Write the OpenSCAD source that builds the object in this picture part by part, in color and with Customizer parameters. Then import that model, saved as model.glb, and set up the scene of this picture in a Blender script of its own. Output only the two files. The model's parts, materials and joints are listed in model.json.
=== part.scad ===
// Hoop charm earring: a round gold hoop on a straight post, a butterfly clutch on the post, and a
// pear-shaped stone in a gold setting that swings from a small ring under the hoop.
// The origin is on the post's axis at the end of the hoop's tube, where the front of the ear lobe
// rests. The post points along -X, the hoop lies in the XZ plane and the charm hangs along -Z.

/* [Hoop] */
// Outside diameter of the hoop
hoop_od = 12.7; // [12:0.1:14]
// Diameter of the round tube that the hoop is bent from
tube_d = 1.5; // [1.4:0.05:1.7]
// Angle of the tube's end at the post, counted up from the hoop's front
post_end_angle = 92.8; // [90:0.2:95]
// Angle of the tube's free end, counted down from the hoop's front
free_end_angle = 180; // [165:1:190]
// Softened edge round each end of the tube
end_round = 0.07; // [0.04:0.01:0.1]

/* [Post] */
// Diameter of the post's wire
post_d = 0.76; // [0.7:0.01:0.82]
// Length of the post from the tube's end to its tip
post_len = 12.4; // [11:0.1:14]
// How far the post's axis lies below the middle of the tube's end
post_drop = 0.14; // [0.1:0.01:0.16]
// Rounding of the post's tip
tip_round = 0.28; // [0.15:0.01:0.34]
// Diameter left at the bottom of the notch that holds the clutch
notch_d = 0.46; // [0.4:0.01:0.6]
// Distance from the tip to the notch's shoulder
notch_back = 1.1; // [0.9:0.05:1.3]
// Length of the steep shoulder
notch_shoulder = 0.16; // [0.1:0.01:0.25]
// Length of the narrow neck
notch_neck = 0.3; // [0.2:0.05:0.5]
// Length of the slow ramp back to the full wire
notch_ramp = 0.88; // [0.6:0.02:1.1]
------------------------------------
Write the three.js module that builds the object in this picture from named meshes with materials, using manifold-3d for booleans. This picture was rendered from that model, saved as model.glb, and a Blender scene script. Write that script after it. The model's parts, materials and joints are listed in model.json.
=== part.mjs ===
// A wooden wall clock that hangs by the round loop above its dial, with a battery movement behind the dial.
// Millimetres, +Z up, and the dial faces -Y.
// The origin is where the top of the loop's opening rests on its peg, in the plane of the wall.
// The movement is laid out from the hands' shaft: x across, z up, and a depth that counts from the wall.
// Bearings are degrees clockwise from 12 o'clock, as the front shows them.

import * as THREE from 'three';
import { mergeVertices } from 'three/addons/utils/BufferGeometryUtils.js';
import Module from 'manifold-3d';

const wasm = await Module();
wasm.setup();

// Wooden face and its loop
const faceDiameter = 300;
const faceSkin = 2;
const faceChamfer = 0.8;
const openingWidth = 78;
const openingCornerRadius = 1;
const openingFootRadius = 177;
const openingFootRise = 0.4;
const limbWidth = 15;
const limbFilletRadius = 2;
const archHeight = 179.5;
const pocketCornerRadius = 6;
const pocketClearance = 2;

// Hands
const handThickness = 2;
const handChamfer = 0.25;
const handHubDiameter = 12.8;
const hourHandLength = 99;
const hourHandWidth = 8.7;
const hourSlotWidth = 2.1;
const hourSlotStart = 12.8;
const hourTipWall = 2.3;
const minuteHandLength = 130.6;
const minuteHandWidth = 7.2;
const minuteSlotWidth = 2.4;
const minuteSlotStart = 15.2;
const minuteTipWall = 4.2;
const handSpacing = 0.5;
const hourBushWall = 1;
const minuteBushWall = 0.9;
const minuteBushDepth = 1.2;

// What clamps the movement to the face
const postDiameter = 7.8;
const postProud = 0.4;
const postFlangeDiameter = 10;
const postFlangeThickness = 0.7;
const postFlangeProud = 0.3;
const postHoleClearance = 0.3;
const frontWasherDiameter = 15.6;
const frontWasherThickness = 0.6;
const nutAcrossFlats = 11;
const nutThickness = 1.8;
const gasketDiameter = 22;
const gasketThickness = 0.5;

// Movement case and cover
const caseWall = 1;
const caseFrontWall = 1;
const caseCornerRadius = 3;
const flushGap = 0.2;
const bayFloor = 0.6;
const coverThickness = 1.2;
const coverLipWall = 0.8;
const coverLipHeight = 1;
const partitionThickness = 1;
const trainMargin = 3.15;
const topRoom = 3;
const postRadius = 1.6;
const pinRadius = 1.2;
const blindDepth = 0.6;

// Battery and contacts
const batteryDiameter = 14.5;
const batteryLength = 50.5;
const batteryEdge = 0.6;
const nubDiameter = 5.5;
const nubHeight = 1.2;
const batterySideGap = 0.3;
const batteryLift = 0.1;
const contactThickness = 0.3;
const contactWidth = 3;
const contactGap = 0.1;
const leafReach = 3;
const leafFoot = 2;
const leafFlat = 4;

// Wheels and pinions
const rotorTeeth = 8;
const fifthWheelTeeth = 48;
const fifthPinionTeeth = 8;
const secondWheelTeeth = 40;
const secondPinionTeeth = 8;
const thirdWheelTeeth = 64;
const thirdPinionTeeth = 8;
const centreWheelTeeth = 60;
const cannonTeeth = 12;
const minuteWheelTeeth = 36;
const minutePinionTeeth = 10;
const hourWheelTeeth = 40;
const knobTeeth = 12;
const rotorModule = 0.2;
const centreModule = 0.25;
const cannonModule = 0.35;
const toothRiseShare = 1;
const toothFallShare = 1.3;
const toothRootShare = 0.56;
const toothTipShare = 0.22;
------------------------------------
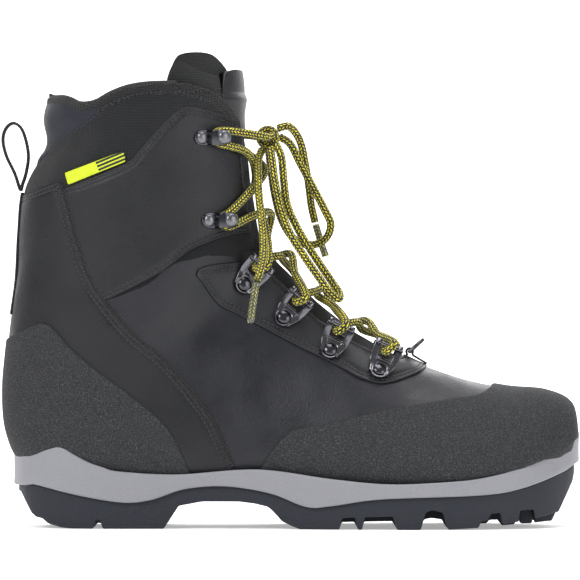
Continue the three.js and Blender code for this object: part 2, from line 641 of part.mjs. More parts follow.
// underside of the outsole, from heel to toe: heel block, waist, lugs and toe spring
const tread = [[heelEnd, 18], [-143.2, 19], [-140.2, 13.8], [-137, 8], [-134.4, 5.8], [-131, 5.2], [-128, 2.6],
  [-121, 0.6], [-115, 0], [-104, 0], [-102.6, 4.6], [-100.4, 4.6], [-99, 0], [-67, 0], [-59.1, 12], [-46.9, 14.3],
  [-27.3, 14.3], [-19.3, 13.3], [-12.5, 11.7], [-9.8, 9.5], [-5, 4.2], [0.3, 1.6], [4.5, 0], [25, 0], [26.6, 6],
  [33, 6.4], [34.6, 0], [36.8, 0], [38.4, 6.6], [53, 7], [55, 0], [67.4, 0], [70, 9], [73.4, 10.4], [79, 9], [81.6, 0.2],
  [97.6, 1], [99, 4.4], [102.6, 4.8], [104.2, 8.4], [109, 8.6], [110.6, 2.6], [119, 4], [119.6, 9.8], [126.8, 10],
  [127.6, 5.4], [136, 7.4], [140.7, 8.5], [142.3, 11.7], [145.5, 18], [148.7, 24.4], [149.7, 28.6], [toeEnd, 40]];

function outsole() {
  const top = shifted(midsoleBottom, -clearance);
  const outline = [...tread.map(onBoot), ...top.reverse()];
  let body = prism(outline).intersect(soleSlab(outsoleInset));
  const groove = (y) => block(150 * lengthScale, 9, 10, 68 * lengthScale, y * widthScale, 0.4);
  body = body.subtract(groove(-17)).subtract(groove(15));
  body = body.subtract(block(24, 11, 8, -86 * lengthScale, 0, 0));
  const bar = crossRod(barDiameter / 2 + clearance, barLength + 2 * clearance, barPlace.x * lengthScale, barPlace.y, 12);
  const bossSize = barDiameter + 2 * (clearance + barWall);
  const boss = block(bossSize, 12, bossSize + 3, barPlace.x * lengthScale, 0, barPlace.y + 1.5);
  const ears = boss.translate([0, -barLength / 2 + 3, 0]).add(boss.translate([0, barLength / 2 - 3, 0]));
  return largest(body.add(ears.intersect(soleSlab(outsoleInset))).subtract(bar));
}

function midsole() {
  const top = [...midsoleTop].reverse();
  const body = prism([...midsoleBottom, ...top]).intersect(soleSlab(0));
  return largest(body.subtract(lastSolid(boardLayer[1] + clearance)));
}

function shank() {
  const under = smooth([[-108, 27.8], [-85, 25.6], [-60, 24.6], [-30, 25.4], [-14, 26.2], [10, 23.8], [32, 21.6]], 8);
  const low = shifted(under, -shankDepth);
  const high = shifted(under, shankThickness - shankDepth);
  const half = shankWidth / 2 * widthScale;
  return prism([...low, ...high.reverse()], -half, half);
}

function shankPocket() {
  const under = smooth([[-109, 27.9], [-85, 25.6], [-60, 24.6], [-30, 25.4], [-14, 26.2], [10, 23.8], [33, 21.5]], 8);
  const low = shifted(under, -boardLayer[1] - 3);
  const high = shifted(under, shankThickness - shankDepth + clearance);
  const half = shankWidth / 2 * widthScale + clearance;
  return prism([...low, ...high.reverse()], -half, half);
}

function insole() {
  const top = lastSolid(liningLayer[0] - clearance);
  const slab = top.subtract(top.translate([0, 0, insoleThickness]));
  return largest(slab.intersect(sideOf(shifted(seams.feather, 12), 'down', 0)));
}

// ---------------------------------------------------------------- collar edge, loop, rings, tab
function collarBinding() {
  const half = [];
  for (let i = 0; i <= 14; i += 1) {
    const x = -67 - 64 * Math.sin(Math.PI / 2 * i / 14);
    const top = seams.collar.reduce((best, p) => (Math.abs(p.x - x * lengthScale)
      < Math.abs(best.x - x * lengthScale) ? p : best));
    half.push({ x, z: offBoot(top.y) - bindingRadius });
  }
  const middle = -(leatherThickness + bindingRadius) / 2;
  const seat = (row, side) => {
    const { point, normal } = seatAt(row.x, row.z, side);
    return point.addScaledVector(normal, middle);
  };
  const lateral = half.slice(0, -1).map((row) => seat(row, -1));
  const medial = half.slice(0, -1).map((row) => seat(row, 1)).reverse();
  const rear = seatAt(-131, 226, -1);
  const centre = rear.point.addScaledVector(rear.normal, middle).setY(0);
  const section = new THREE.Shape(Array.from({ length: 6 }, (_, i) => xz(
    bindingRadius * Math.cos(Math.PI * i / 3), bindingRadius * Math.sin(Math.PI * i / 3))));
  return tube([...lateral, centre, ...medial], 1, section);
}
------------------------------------
# OBJECTIVE
Exactly the lines from the one holding "Continue the three.js" through the one holding "28.6], [toeEnd, 40]];" should be printed, ends included.

# EXERCISE ANSWER
Continue the three.js and Blender code for this object: part 2, from line 641 of part.mjs. More parts follow.
// underside of the outsole, from heel to toe: heel block, waist, lugs and toe spring
const tread = [[heelEnd, 18], [-143.2, 19], [-140.2, 13.8], [-137, 8], [-134.4, 5.8], [-131, 5.2], [-128, 2.6],
  [-121, 0.6], [-115, 0], [-104, 0], [-102.6, 4.6], [-100.4, 4.6], [-99, 0], [-67, 0], [-59.1, 12], [-46.9, 14.3],
  [-27.3, 14.3], [-19.3, 13.3], [-12.5, 11.7], [-9.8, 9.5], [-5, 4.2], [0.3, 1.6], [4.5, 0], [25, 0], [26.6, 6],
  [33, 6.4], [34.6, 0], [36.8, 0], [38.4, 6.6], [53, 7], [55, 0], [67.4, 0], [70, 9], [73.4, 10.4], [79, 9], [81.6, 0.2],
  [97.6, 1], [99, 4.4], [102.6, 4.8], [104.2, 8.4], [109, 8.6], [110.6, 2.6], [119, 4], [119.6, 9.8], [126.8, 10],
  [127.6, 5.4], [136, 7.4], [140.7, 8.5], [142.3, 11.7], [145.5, 18], [148.7, 24.4], [149.7, 28.6], [toeEnd, 40]];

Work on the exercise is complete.